Contro quelli che al bar ordinano sanbittér; che trovano distinto Alberto Castagna e trasgressivo Oreste Lionello; che si divertono un sacco con i lazzi, i frizzi, i pippi; quelli che prendono un fustino al posto di due; che scrivono «mutatis mutandis» o «in medio stat virtus» e si sentono intelligenti; contro i vincenti e i rampanti; contro gli ex-comunisti che si sentono vincenti e rampanti; quelli/e che comprano i libri di Enzo Biagi; Enzo Biagi; le sorelle Alberoni; i borghesi; i preti borghesi; gli operai borghesi; i borghesi borghesi; i borghesi sin dall'adolescenza; i ragionieri a vent'anni; gli anticonformisti a gettone, quelli griffati, quelli maleducati, quelli sponsorizzati, quelli richiesti; i verdi metropolitani, con o senza bicicletta; le mamme che credono nell'esistenza delle oasi naturali Plasmon e al tonno in scatola che si deve tagliare col grissino; quelli che scrivono alla posta del cuore di Susanna Agnelli; che prendono il sesso a dispense settimanali; quelli che vanno al ristorante coi bambini e col cellulare; che hanno il fuoristrada per città; che fanno lo jogging per la città, con la tuta fosforescente verde-giallo-viola shocking e firmata; quelli che votano Lega, per Mantova capitale, per essere la nuova DC; che votano contro i meridionali, i negri e gli zingari e le tasse; quelli che vogliono la pena di morte, come in America; quelli che se ne fregano; che resistono; che resistono in Parlamento; che in Parlamento testimoniano... Insomma, dacché la fiamma del peccato e della trasgressione partitica più non riscalda il mio cuore, da quando le seduzioni pericolose si sono definitivamente dileguate dai paraggi dei seguaci di Mussolini & Scicolone — non per questo è cessata ogni mia belligeranza con il resto del mondo. Anzi.
E continuo a professarmi nazional-popolare, pur non credendo affatto a questa nazione di tangentisti mancati e riusciti, di moralisti dichiarati e ravveduti, di cristiani «una tantum»; in una nazione di gesticolatori, di arrangiatori, di mediatori... Quanto al «popolare», poi, figuriamoci! Tanta e tale è la mia fiducia nelle virtù della gente da esser convinto che se un domani promuovessero il referendum sulla legge di gravita, questa verrebbe, a furor di popolo, abrogata (magari perché autoritaria)!

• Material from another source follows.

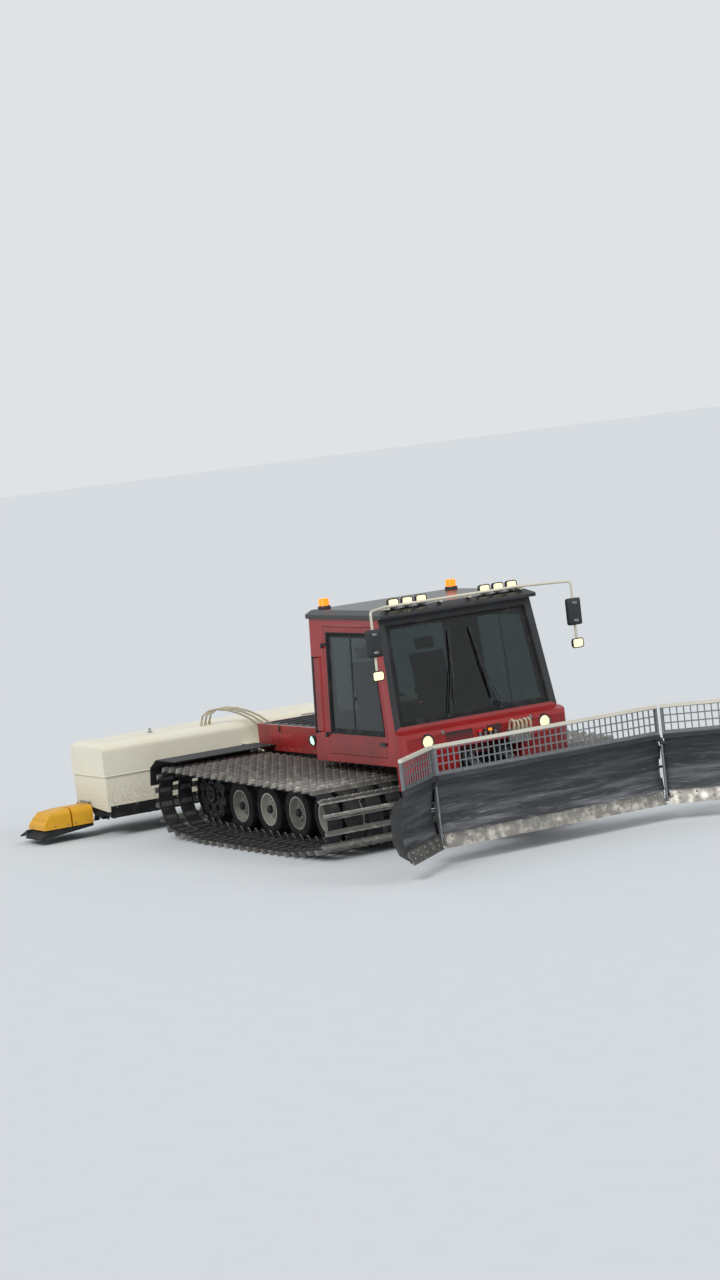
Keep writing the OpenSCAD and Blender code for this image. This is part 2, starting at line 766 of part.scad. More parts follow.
// Coupling block on the nose with a bundle of looped hoses
module front_hoses() {
    w = coupling_w / 2;
    color("silver") {
        slab(coupling_w, coupling[1]) polygon([
            [nose_shelf[0] + gap, coupling[2] - 8], [coupling[0] + 7, coupling[2] - 8],
            [coupling[0] + 7, coupling[2] - 110], [coupling[0] + 75, coupling[2] - 110],
            [coupling[0] + 75, coupling[2] + 20], [coupling[0] + 45, coupling[2] + 50],
            [nose_shelf[0] + gap, coupling[2] + 50]
        ]);
    }
    color("black") for (i = [0:hose_n - 1])
        let (y = coupling[1] - w + (i + 0.5) * coupling_w / hose_n,
             x = coupling[0] + 15, z = coupling[2] + 45)
            tube(curve(
                [x, y, z], [x + 5, y, z + 190 - 20 * (i % 2)], [x + 200, y + 15, z + 150 - 25 * (i % 3)],
                [x + 50, y + 10, z - 90], 8
            ), hose_r, [0, 1, 0]);
}
module exhaust() {
    stack = [10, bay_w / 2 + 78];
    color("silver") translate([stack[0], stack[1], 1020]) {
        rotate_extrude() polygon([
            [0, 0], [50, 0], [75, 40], [75, 420], [48, 460], [48, 900], [42, 900], [42, 470], [0, 470]
        ]);
        block([-40, -78 + gap, 60], [40, -60, 180]);
    }
}
module mudguards() {
    y0 = bay_w / 2 + gap;
    y1 = over_tracks / 2 - 20;
    base = [sprocket[0], sprocket[1] + sprocket_r + belt_t + cleat_h + 60];
    m = mudguard;
    t = mudguard_t;
    inner_line = [m[3] + [t, 0], m[2] + [t - 1, -t / 2], m[1] + [t / 4, -t], m[0] - [0, t]];
    color("black") both_sides() slab(y1 - y0, (y0 + y1) / 2)
        polygon([for (p = concat(m, inner_line)) base + p]);
}

// Blade and its linkage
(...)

Confessione piena, dunque: non solo l'amato Barone, ma nemmeno il divino Alighieri del «non ti curar di loro, ma guarda e passa» sono riusciti a rimuover la mia plebea e sanguigna volontà di partecipare agli eventi contemporanei. Senza riuscire in alcun modo a mutarli, ovviamente.
Sicché, nonostante le suddette nobili intenzioni verso le più alte vette, mi ritrovo ancora a professare quaggiù. E, dopo tutto, lo accetto: accetto le mie vertigini, ben sapendo -altrimenti- che «le persone non sono ridicole se non quando vogliono sembrare ciò che non sono» (G. Leopardi)
Di citazione in citazione, siamo così giunti alle speranze finali. Che mantengo e nutro con grande cura e in segreto.
Mi resta d'aggiungere che sono comunque convinto che, prima o poi, i fatti s'incaricheranno di darmi ragione. Qualora ciò non dovesse accadere, tanto peggio per i fatti. (È una massima «inedita» che offro -gratuitamente, «more solito»- al pubblico rimasto. Potrà pur sempre utilizzarsi nelle prossime edizioni di "Anche le formiche nel loro piccolo s'incazzano". Oh, yeah!)